Craving the Carve
Jack Michaud, December 1996
(note that this was written before shaped skis)
What is it about riding Alpine snowboard equipment? What makes some snowboarders revert back to those stiff, clunky boots from whence they evolved, and ride boards that are too stiff or too long to bust “phat” air in the pipe or spin in the park? Well, there is really only one answer: it’s fun.
Riding Alpine is one of the most exhilarating snowboard experiences. Those who switch don’t even miss the jumps or jibs they might have hit on a freestyle board because they’re too busy driving their own private Formula-1 car down the mountain. Nor do they regret the time spent adjusting to hardboots. Making a clean carved run down your favorite slope is just as gratifying as landing a 540 corkscrew.
Hardboots and an alpine snowboard can reveal a secret about a snowboarding:there is a lot of power locked up in an alpine snowboard that’s just waiting to be unleashed. A friend compares alpine snowboarding to Aikido, the martial art which redirects an attacker’s energy in a way that makes it work for the defender. The idea is that the snowboard is a tool used to harness the forces of nature in a positive way.
The alpine snowboard combined with hardboots is the most efficient device to take gravity and channel it through your body, boots, board, and down into the snow.

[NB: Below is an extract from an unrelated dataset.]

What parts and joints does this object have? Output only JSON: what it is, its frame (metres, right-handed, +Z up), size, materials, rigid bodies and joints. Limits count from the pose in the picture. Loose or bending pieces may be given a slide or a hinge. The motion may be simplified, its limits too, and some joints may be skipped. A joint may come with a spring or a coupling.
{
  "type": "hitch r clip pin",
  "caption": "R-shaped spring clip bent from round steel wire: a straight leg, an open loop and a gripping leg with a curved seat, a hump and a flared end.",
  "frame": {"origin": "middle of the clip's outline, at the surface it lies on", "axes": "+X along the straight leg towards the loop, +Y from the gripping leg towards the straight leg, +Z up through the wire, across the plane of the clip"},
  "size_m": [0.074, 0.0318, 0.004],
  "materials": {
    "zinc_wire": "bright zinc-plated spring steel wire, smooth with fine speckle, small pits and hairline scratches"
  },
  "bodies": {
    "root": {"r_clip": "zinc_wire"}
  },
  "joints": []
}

The result: perfect half-circle, two-inch wide tracks on the corduroy, the sensation of laying out your own roller-coaster and hanging on. Alpine riders use gravity much like a sailor or windsurfer uses the wind to cut the fastest tack across the water. By redirecting the force of gravity, the snowboard takes the rider in a direction different from that which gravity would normally dictate. This difference is what enables snowboarders to control how fast and wide they carve down a hill.

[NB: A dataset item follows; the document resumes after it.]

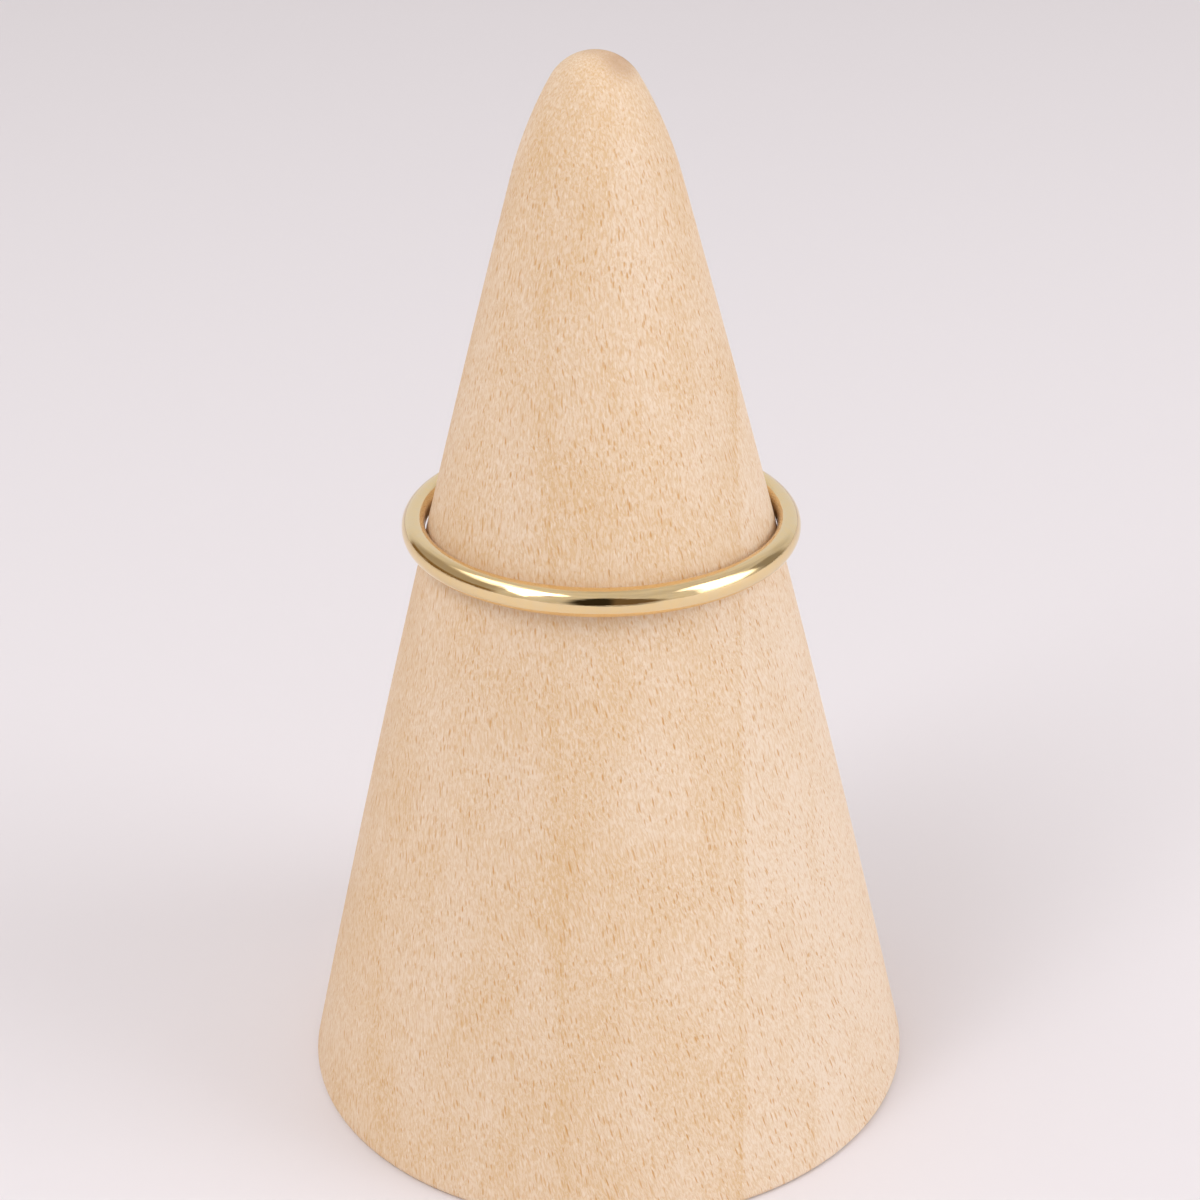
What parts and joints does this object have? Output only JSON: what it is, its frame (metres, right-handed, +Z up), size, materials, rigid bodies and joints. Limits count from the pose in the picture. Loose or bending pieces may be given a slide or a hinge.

Toying with gravity by making delicate adjustments from foot to foot and from side to side to get the fastest and cleanest line down the slope is the never ending pursuit that alpine riders crave. Gravity is also used in another way, much like a motorcycle rider out for a joyride on a freshly paved, winding road. An alpine snowboarder gets that momentary feeling of weightlessness that comes between carves, just like the motorcyclist negotiating an S-turn.

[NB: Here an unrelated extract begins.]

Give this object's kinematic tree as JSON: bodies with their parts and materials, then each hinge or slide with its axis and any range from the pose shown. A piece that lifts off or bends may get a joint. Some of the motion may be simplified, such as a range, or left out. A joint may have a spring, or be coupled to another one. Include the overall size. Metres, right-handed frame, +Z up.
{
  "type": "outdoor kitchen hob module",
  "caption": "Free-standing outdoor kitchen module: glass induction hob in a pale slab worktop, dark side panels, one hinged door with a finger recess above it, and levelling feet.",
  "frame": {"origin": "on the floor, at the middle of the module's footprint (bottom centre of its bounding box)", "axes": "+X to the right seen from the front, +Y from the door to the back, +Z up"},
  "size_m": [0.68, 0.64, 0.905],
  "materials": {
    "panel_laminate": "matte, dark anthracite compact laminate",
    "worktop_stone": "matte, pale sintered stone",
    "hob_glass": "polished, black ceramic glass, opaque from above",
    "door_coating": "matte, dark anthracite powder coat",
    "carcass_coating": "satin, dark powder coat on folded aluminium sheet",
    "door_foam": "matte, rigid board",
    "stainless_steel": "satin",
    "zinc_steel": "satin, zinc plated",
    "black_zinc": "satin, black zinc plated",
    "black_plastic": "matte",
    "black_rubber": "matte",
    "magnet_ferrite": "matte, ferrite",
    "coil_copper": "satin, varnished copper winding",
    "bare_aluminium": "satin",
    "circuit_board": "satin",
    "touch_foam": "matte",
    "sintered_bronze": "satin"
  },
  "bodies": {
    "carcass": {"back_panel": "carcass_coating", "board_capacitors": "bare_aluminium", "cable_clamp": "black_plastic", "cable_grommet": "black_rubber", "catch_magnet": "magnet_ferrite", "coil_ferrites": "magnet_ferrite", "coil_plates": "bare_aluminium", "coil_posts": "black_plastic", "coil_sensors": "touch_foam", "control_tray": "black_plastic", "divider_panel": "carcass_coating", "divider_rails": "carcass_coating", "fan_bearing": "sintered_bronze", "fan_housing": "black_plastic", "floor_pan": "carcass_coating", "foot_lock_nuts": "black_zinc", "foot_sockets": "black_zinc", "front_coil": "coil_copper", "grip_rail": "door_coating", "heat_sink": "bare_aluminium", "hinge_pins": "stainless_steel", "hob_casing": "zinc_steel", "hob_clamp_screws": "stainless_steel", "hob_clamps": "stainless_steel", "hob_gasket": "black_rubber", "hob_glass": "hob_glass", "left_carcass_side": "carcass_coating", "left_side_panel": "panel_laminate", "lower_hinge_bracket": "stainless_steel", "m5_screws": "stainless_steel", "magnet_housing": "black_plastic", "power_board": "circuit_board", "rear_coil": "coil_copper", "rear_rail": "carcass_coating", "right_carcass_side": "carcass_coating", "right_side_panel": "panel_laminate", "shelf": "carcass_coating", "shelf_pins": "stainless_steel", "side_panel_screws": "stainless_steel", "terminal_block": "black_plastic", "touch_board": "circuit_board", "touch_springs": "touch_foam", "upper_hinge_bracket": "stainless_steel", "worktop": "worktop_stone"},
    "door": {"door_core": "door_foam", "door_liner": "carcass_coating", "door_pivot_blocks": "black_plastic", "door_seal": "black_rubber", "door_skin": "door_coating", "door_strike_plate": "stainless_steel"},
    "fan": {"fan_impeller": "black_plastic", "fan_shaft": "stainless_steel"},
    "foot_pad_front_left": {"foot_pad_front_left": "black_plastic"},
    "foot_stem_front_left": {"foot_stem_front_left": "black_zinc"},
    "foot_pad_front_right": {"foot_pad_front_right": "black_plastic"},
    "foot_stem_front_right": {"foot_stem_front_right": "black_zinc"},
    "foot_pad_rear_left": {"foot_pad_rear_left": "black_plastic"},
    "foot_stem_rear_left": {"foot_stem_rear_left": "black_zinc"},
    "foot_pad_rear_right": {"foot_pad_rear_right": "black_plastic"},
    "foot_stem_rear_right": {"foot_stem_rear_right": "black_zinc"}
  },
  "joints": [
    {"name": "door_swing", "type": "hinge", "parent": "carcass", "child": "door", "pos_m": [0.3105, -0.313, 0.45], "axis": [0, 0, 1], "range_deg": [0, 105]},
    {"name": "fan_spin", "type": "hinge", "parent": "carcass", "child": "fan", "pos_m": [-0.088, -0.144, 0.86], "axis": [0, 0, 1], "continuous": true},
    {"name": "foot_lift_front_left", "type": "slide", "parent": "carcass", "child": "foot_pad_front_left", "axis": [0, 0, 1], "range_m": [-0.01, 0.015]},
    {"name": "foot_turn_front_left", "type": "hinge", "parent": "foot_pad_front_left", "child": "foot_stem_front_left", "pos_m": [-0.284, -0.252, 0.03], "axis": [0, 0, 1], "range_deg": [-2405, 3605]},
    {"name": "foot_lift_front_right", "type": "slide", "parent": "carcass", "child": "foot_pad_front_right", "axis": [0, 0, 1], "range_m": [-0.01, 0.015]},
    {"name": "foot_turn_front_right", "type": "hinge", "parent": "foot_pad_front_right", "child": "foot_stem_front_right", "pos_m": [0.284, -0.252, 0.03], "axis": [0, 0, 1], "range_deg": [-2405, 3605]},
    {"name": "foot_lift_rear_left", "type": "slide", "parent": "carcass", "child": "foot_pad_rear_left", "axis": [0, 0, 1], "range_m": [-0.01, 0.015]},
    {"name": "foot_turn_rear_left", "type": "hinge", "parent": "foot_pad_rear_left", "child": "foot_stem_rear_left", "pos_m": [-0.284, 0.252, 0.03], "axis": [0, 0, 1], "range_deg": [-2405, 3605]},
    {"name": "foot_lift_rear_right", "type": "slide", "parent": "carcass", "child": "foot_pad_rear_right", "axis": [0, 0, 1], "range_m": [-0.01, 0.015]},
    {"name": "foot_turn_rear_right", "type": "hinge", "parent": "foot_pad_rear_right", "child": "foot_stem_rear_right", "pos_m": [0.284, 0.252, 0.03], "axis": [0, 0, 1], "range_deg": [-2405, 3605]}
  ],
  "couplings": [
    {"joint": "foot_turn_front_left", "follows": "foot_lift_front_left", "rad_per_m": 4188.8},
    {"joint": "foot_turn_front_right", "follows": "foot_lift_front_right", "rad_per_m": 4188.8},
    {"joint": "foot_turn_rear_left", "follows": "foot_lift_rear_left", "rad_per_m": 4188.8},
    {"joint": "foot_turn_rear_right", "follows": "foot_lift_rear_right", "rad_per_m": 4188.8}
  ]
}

Two things separate the alpine snowboard from skis as the superior tool for achieving this sensation. One, is that both feet are mounted on one board. This gives the snowboarder much more leverage over the carving edge. And once you’re committed to a carve, there’s no other leg underneath you to serve as a safety net. Once you cross the board, gravity and self trust takeover. More dramatically though, the shape of the snowboard is the real advantage. Since snowboards are so much wider than skis, designers have free reign to dictate how much sidecut goes into your board, and can more directly fine tune how your snowboard will behave. All that wonderful sidecut enables riders to carve turns as tightly as he or she can bend the board. Alpine riders get dramatic sensations of free-fall by using this characteristic to their advantage. You may notice that the tracks of a carving snowboarder actually start well before the snowboard has entered the fall line. The rider can actually move his or her body across the board in a downhill sense while carving the downhill edge until the board carves around and back beneath them at the end of their free-fall. By timing the turn transition with a roll in the hill, the free-fall can be even longer. If you stand uphill and watch an alpine snowboarder carving turns below you, the bottom of the snowboard is visible at the beginning of each carve.
If this sounds tempting, don’t be afraid to try. The sensations described above are only a few of the many that a good alpine snowboard and hardboots can afford you. Give it a try, you’ll probably love it.